The Devil's Ransom: A Pike Logan Novel
By Brad Taylor
William Morrow; hardcover, 432 pages; $28.99
Brad Taylor, Lieutenant Colonel (Ret.), is a 21-year veteran of the U.S. Army Infantry and Special Forces, which includes eight years with the 1st Special Forces Operational Detachment - Delta, popularly known as Delta Force. Taylor retired in 2010 after serving more than two decades and participating in Operation Enduring Freedom and Operation Iraqi Freedom, plus many classified operations around the globe. His final military post was as assistant professor of military science at The Citadel. He has written 16 books in the Pike Logan series, all of which have been New York Times bestsellers, and he also is a security consultant on asymmetric threats for various agencies.
The Devil's Ransom is the latest installment of the Pike Logan series of novels, and in this thriller, Pike is racing to stop an insidious attack orchestrated by a man who knows America's most treasured secrets.
While Pike and Jennifer were conducting a routine cover deployment trip to Tajikistan, they learn that Afghanistan has fallen, and there's a man on the run. This is someone who has done more for the United States in Afghanistan than anyone else, and Pike is pulled in to extract him.
What Pike uncovers is a broader mystery. His covert company, as well as every other entity in the Taskforce, has been hit with a ransomware attack, and there is some connection between the Taliban and the hack.
When he is given the order to track down the perpetrators, he has no idea that the problem is set is much, much larger and more dangerous than a simple attack on his organization. That hack was just a test-run, with the real one coming soon, engendered by a former NSA specialist in the U.S. government.
The turncoat, a man who wants to return to the bipolar world of the Cold War, has cloaked his attack behind hackers from Serbia and Russia, and if successful, his target has the potential to alter the balance of power on the global stage.
So far, the specialist has remained one step ahead of the Taskforce, but he has just one mistake, and that is hitting Pike Logan.
Daughters of Victory
By Gabriella Saab
William Morrow Paperbacks; paperback, 512 pages; $17.99
Gabriella Saab is the author The Last Checkmate (click here for our review from October 2021), and she is one of the co-hosts of @hfchitchat on Twitter, a recurring monthly chat and community celebrating the love of reading and writing historical fiction. She is of Lebanese heritage, and lives in her hometown of Mobile, Alabama, where she is a barre instructor. She graduated from Mississippi State University with a Bachelor of Business Administration.
Daughters of Victory takes place in Russia right after the Revolution that ended the Romanov dynasty and imperial Russia forever. Looking at both the Bolsheviks, who eventually became the Communist part of the Soviet Union, and the Socialist Revolutionaries, which was a socialist party in opposition to the Bolsheviks, Saab provides a more in-depth and nuanced view of the parties and their members as they strive for power.
This incisive novel follows three Russian women who are caught up in the revolution and resistance movements in post-revolution Russia.

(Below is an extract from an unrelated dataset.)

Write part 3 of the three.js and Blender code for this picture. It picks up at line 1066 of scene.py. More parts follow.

Svetlana is a former aristocrat and Social Revolutionist, Orlova is a Bolshevik assassin, and Mila is Svetlana's granddaughter fighting against the Germans after they invade during World War II.

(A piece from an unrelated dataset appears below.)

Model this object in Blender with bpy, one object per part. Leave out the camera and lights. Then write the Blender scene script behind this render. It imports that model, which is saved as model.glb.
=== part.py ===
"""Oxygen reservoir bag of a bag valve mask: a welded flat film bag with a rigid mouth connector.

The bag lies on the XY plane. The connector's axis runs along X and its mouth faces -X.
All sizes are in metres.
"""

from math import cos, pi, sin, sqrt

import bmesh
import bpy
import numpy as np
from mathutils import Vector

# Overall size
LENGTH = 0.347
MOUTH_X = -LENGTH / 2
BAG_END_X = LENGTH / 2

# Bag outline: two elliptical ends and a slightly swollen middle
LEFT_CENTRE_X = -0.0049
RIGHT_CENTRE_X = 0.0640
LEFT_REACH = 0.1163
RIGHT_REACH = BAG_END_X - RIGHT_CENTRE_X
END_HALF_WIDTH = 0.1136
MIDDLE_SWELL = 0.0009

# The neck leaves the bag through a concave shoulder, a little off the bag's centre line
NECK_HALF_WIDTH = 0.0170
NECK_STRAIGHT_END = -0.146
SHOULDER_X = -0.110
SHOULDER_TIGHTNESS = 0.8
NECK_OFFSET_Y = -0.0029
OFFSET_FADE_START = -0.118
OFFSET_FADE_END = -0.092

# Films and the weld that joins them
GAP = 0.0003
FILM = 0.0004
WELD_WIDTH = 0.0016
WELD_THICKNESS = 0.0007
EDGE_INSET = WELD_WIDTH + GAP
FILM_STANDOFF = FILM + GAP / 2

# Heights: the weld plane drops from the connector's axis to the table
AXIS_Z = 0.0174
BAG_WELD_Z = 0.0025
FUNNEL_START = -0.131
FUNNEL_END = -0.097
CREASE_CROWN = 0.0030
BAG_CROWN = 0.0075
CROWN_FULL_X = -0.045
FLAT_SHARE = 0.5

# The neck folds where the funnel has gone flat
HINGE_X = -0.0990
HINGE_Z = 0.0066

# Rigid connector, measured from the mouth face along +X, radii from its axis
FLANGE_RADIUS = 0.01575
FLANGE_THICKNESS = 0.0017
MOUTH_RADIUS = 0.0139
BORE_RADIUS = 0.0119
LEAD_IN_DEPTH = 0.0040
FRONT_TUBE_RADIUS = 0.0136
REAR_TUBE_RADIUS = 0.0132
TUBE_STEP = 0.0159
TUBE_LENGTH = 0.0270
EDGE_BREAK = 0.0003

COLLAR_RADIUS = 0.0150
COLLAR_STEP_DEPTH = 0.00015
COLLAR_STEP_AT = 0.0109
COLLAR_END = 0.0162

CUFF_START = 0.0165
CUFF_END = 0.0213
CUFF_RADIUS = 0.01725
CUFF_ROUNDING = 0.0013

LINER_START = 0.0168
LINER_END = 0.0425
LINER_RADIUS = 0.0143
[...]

In the part set in Russia in 1917, Svetlana Petrova, who is beautiful and educated, defied her stifling aristocratic family to join a revolution that promises freedom. She has just been released from years of imprisonment, and now discovers that her socialist party is vying for power against the dictatorial Bolsheviks, and that her beloved uncle who championed the cause, was murdered by a mysterious assassin named Orlova. She is known for blinding her victims before she kills them. Svetlana has vowed to avenge her uncle's death by destroying this vicious opponent, while also striving to reunite with the daughter she has not seen in years.

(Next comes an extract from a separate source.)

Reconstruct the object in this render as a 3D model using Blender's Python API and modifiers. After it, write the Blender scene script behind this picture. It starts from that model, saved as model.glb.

Move ahead the 1941, in the USSR, and Svetlana is now living in obscurity in a remote village. She has opened her home to Mila Rozovskaya, the eighteen-year-old granddaughter from Leningrad who she has never met. Svetlana is aiming to keep Mila safe from the oncoming Nazi invasion, but when the village is occupied by them, she sees Mila fall under the spell of the resistance. This echoes Svetlana's once-passionate idealism, and as Mila takes up the fight, dangerous secrets and old enemies soon threaten all she holds dear. For Svetlana to protect her family, she must confront her long-buried past, yet if the truth prevails, it holds the power to save or shatter them.